# [ENTRIES SUPPLIED]
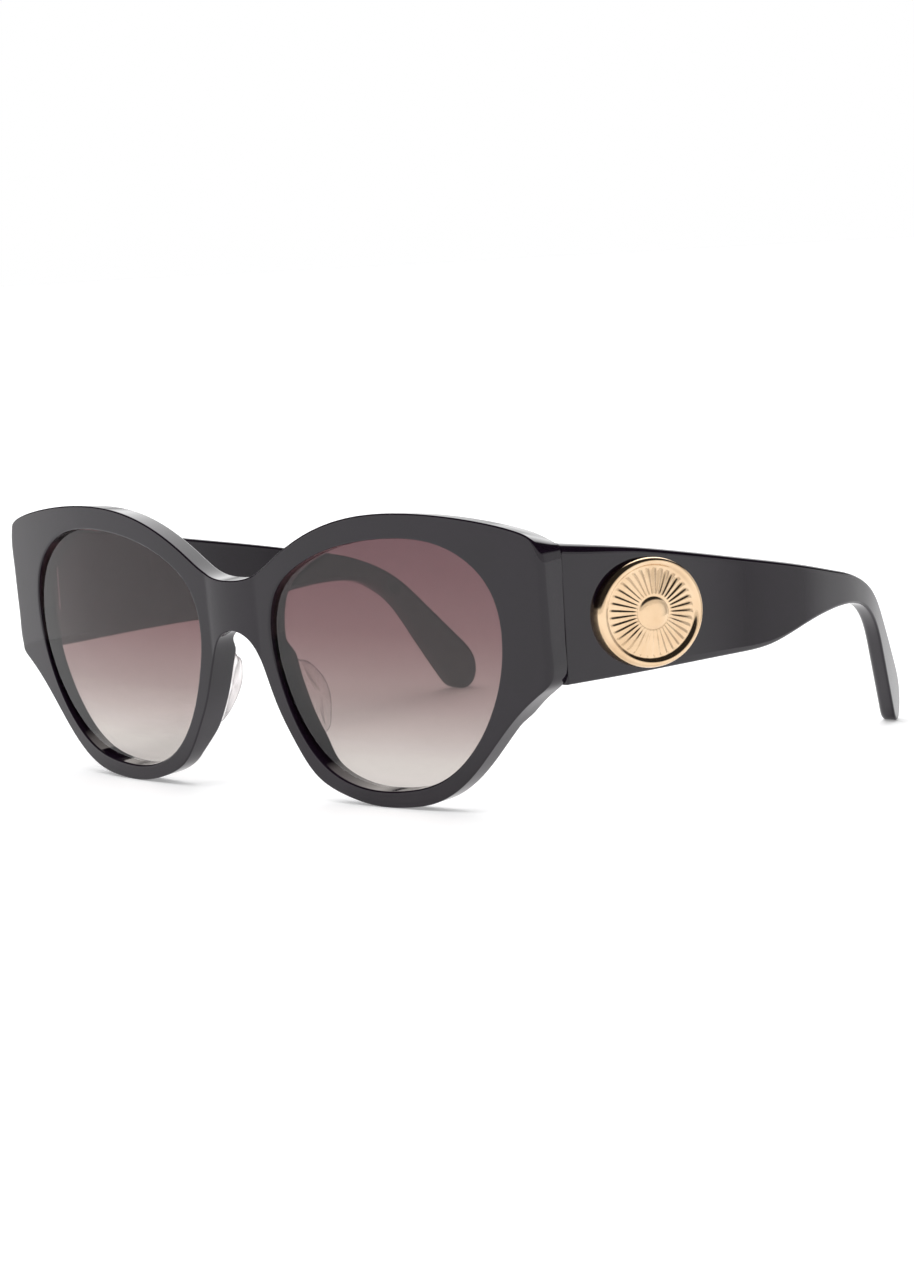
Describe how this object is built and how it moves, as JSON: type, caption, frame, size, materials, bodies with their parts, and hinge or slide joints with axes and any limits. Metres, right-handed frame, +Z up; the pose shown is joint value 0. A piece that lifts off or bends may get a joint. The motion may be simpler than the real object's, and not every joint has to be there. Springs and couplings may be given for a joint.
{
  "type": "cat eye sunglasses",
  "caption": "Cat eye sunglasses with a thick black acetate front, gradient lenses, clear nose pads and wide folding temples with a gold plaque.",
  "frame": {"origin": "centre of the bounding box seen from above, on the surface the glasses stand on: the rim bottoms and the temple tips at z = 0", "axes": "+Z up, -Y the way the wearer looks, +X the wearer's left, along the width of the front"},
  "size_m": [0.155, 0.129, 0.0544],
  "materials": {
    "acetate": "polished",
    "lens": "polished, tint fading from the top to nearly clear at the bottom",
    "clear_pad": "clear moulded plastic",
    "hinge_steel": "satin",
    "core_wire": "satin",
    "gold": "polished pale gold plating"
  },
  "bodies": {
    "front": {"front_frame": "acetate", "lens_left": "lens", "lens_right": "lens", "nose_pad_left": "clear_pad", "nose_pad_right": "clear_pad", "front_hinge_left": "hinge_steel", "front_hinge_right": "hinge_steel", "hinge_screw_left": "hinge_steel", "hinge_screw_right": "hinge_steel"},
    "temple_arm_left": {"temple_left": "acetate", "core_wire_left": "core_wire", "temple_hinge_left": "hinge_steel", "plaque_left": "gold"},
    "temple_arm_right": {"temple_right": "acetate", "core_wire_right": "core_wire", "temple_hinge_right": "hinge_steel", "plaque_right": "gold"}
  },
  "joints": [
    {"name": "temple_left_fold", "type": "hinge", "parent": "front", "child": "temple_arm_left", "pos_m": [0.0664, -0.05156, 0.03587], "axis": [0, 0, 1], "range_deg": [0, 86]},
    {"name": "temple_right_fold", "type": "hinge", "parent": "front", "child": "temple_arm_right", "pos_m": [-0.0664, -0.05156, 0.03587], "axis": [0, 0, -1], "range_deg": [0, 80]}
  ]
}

--

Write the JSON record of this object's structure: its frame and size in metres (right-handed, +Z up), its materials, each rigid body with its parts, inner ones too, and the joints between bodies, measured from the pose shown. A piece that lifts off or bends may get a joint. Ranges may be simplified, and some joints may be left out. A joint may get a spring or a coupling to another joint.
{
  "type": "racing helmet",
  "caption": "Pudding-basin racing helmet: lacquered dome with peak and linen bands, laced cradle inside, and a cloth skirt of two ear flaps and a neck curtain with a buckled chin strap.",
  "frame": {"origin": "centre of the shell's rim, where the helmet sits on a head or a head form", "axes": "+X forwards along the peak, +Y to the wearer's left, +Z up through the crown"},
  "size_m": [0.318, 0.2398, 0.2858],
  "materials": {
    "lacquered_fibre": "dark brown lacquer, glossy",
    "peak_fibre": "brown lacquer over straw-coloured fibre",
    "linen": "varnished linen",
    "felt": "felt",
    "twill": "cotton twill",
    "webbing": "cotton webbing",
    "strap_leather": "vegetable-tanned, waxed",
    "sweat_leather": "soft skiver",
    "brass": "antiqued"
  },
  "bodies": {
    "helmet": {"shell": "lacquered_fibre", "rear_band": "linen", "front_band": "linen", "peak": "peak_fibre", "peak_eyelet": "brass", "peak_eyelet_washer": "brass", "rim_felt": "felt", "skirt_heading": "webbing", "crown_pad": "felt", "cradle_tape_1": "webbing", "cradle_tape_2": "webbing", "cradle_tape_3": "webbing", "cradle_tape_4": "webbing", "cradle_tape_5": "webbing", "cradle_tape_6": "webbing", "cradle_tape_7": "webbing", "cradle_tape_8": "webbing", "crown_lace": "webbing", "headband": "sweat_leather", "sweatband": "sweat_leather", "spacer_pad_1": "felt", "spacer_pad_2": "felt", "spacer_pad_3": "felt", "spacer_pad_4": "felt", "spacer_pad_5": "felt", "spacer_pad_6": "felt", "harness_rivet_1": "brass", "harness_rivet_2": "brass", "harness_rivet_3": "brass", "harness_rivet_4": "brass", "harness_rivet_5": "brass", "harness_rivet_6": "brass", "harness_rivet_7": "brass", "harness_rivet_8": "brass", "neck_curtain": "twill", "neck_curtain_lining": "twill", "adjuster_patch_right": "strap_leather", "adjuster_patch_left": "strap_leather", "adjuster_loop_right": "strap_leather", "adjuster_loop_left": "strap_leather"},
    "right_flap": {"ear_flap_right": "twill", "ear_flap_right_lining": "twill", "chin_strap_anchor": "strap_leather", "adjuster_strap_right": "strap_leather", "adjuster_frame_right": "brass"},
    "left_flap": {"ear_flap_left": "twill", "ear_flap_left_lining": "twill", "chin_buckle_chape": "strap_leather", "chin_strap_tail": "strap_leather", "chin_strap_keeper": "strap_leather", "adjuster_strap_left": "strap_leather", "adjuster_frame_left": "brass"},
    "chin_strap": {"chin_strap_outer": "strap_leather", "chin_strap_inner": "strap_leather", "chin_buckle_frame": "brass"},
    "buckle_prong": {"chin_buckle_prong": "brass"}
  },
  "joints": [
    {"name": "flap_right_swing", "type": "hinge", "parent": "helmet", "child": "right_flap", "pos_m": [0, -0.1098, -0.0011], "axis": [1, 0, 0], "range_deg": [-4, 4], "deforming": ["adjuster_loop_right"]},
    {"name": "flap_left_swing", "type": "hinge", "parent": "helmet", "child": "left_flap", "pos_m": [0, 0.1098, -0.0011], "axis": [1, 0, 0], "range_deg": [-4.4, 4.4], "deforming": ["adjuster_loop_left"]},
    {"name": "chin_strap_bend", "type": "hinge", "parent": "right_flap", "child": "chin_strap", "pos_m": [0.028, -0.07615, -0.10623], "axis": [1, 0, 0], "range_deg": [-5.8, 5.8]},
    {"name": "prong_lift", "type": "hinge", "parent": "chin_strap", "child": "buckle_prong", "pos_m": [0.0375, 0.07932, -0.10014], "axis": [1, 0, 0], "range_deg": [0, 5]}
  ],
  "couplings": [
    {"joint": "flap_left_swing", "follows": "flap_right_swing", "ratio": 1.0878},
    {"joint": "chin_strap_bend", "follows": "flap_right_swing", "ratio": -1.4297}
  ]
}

...

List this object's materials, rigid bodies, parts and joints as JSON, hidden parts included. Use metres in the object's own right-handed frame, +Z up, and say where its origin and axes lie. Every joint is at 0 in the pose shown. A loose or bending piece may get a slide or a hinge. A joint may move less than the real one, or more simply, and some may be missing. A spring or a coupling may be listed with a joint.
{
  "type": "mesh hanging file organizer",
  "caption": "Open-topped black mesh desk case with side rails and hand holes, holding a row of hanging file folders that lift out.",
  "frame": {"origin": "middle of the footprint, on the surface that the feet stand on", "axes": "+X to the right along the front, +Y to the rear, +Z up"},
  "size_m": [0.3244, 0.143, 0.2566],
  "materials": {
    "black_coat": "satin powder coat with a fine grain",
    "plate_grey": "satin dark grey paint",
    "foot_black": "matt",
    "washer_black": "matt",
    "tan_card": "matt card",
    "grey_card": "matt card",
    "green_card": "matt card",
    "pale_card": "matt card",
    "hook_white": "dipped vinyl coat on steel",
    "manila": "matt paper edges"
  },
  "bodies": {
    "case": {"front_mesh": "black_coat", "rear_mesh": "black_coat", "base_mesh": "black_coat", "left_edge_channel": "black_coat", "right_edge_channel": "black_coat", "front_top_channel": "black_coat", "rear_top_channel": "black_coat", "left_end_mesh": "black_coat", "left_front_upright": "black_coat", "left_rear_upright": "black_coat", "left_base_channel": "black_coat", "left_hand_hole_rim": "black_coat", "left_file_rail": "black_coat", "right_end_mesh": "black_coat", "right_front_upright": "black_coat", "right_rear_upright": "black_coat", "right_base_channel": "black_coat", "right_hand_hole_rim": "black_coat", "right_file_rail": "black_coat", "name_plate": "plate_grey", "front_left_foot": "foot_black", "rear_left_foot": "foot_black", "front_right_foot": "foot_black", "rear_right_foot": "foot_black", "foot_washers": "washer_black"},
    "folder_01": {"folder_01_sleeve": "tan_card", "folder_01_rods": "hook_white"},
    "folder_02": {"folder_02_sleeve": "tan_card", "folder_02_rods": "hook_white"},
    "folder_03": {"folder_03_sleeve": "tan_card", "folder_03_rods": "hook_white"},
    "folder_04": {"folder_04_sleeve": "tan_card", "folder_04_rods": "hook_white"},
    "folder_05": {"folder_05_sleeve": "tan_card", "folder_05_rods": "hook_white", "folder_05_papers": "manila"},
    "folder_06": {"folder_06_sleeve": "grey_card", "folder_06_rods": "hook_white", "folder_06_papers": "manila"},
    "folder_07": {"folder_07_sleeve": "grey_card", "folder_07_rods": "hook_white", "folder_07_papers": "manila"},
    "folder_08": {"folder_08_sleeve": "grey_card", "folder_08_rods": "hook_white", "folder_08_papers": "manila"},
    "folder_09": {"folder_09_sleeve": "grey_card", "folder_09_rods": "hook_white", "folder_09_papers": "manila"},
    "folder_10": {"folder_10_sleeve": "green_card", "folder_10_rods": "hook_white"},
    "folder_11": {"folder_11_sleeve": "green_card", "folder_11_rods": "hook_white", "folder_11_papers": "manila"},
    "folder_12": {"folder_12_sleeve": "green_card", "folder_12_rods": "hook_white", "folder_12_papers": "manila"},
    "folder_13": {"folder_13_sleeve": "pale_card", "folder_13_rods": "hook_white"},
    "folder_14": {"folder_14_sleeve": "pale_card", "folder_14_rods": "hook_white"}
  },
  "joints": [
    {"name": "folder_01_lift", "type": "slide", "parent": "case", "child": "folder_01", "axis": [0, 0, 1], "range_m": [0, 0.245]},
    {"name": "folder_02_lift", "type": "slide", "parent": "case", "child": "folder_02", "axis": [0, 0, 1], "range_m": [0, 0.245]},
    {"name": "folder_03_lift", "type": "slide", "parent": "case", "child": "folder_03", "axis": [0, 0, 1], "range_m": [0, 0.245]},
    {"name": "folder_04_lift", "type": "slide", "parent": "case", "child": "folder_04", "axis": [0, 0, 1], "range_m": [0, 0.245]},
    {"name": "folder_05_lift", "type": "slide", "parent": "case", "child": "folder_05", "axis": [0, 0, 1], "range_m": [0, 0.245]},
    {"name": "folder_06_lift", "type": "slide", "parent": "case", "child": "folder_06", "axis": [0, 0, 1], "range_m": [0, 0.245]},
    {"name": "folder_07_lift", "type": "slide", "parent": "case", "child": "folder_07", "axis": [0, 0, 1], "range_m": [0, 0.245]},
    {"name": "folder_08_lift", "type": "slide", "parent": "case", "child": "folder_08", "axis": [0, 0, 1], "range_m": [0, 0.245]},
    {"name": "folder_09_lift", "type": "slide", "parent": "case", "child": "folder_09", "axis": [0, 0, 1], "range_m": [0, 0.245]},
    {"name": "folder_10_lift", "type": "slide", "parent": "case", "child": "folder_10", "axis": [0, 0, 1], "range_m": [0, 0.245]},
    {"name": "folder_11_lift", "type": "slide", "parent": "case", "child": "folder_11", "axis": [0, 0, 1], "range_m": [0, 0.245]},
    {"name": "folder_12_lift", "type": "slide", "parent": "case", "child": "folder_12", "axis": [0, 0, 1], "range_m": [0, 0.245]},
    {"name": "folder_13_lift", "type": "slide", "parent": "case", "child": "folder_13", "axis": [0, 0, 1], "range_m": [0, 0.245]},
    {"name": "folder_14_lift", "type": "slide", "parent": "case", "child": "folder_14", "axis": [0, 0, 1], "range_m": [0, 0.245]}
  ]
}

# [SHORT PROBLEM]
Gather up every line from the listing above in which the word "where" occurs.

# [THE SOLUTION]
  "frame": {"origin": "centre of the shell's rim, where the helmet sits on a head or a head form", "axes": "+X forwards along the peak, +Y to the wearer's left, +Z up through the crown"},
List this object's materials, rigid bodies, parts and joints as JSON, hidden parts included. Use metres in the object's own right-handed frame, +Z up, and say where its origin and axes lie. Every joint is at 0 in the pose shown. A loose or bending piece may get a slide or a hinge. A joint may move less than the real one, or more simply, and some may be missing. A spring or a coupling may be listed with a joint.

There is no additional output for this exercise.